━━━ Available data ━━━

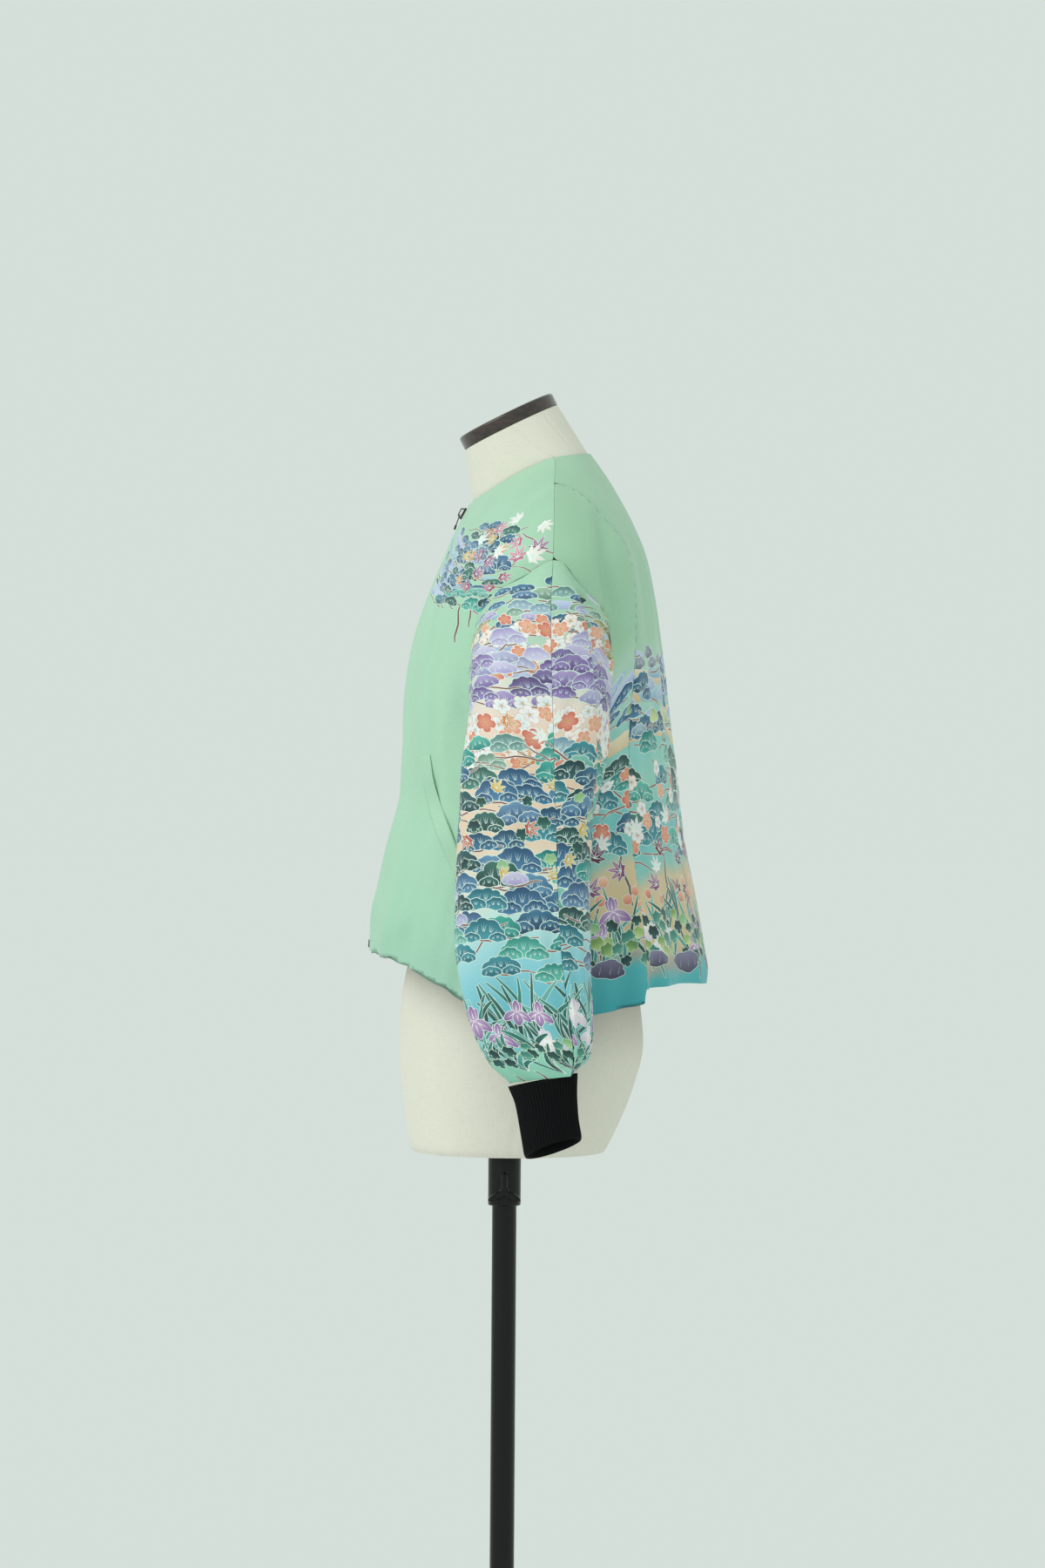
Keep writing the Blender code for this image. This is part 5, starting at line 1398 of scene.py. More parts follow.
def stained_walnut(colours):
    """Turned and French-polished dark walnut: fine straight grain under a clear gloss."""
    made, tree, shader, place = new_material("polished dark walnut")
    # Growth rings 3 mm apart, stretched along the board.
    grain = texture(tree, NOISE, place, (0.003, 0.06, 0.004), Detail=6.0, Distortion=0.6)
    blend = add_node(tree, "ShaderNodeValToRGB", {}, {"Fac": grain})
    for element, position, shade in zip(blend.color_ramp.elements, (0.35, 0.68), (0.45, 1.9)):
        element.position = position
        element.color = (*(np.array(colours.walnut) * shade), 1)
    dress(tree, shader, blend.outputs["Color"], 0.32, None, {"Coat Weight": 0.55, "Coat Roughness": 0.12})
    return made


def painted_steel(colours):
    """Steel with stoved black enamel: smooth and glossy, with slight orange peel about 2 mm across."""
    made, tree, shader, place = new_material("black enamelled steel")
    peel = texture(tree, NOISE, place, (0.002, 0.002, 0.002))
    scuffs = texture(tree, NOISE, place, (0.015, 0.015, 0.05), Detail=6.0)
    colour = tinted(tree, tuple(colours.enamel), scuffs, 0.8, 1.25)
    dress(tree, shader, colour, (scuffs, 0.14, 0.38), (peel, 0.08, 0.0004), {"Specular IOR Level": 0.3})
    return made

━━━

→ Stated task: Restate the data above word for word, please.

→ Written solution:
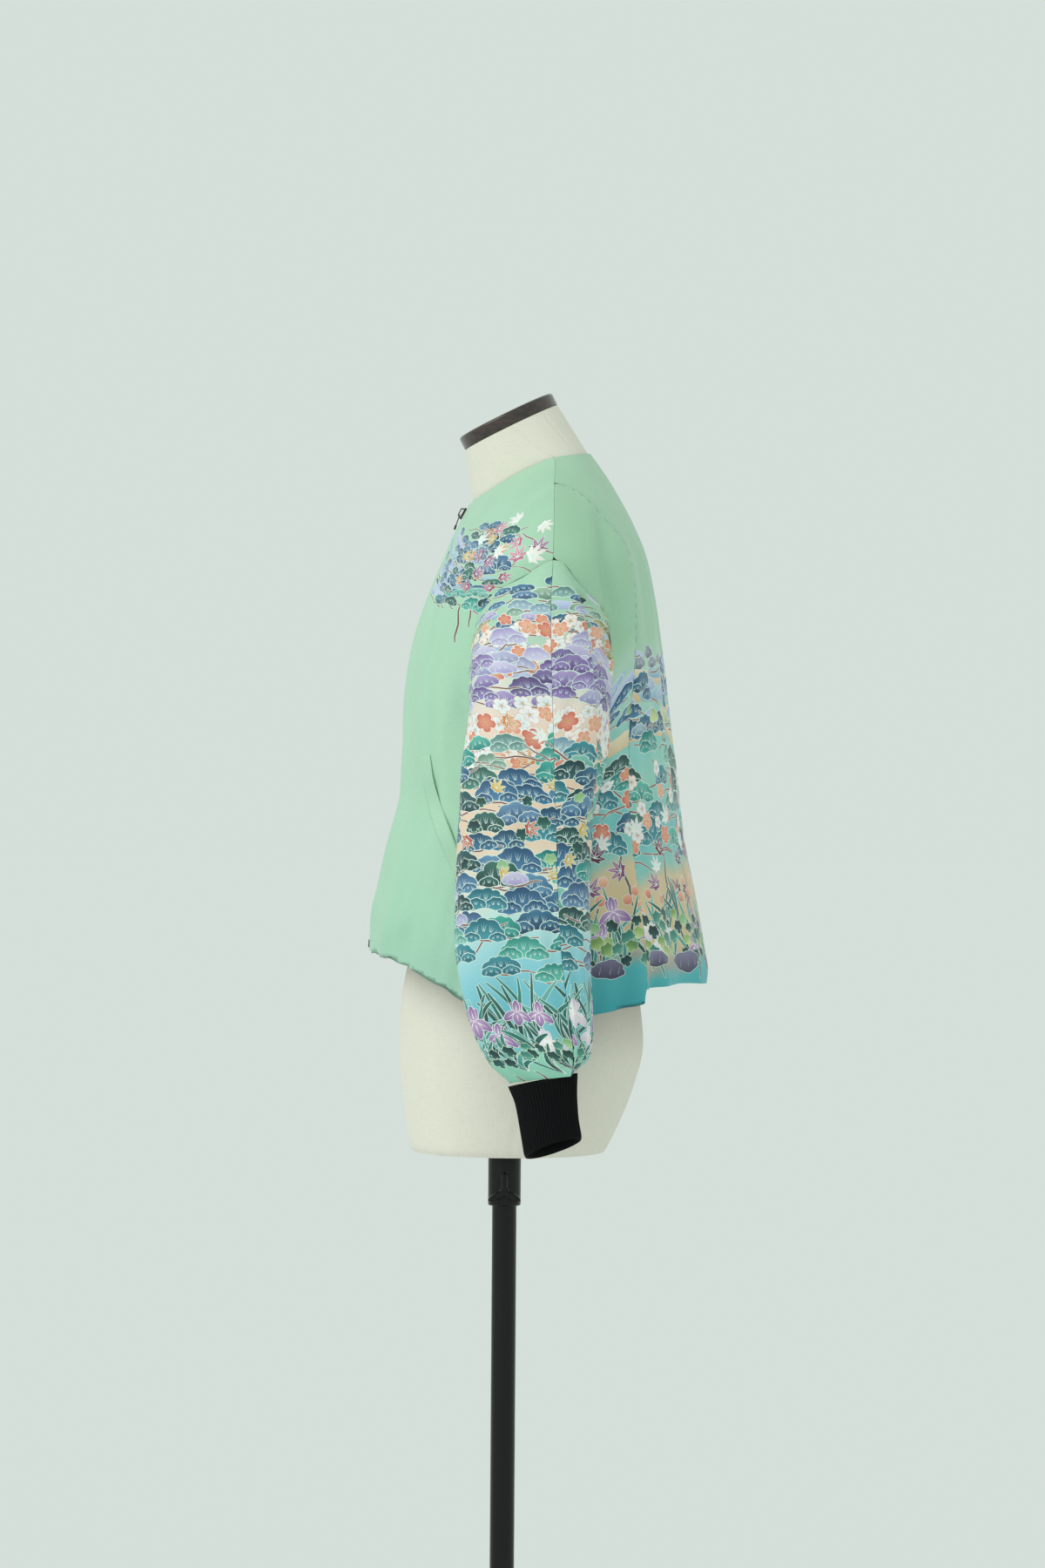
Keep writing the Blender code for this image. This is part 5, starting at line 1398 of scene.py. More parts follow.
def stained_walnut(colours):
    """Turned and French-polished dark walnut: fine straight grain under a clear gloss."""
    made, tree, shader, place = new_material("polished dark walnut")
    # Growth rings 3 mm apart, stretched along the board.
    grain = texture(tree, NOISE, place, (0.003, 0.06, 0.004), Detail=6.0, Distortion=0.6)
    blend = add_node(tree, "ShaderNodeValToRGB", {}, {"Fac": grain})
    for element, position, shade in zip(blend.color_ramp.elements, (0.35, 0.68), (0.45, 1.9)):
        element.position = position
        element.color = (*(np.array(colours.walnut) * shade), 1)
    dress(tree, shader, blend.outputs["Color"], 0.32, None, {"Coat Weight": 0.55, "Coat Roughness": 0.12})
    return made


def painted_steel(colours):
    """Steel with stoved black enamel: smooth and glossy, with slight orange peel about 2 mm across."""
    made, tree, shader, place = new_material("black enamelled steel")
    peel = texture(tree, NOISE, place, (0.002, 0.002, 0.002))
    scuffs = texture(tree, NOISE, place, (0.015, 0.015, 0.05), Detail=6.0)
    colour = tinted(tree, tuple(colours.enamel), scuffs, 0.8, 1.25)
    dress(tree, shader, colour, (scuffs, 0.14, 0.38), (peel, 0.08, 0.0004), {"Specular IOR Level": 0.3})
    return made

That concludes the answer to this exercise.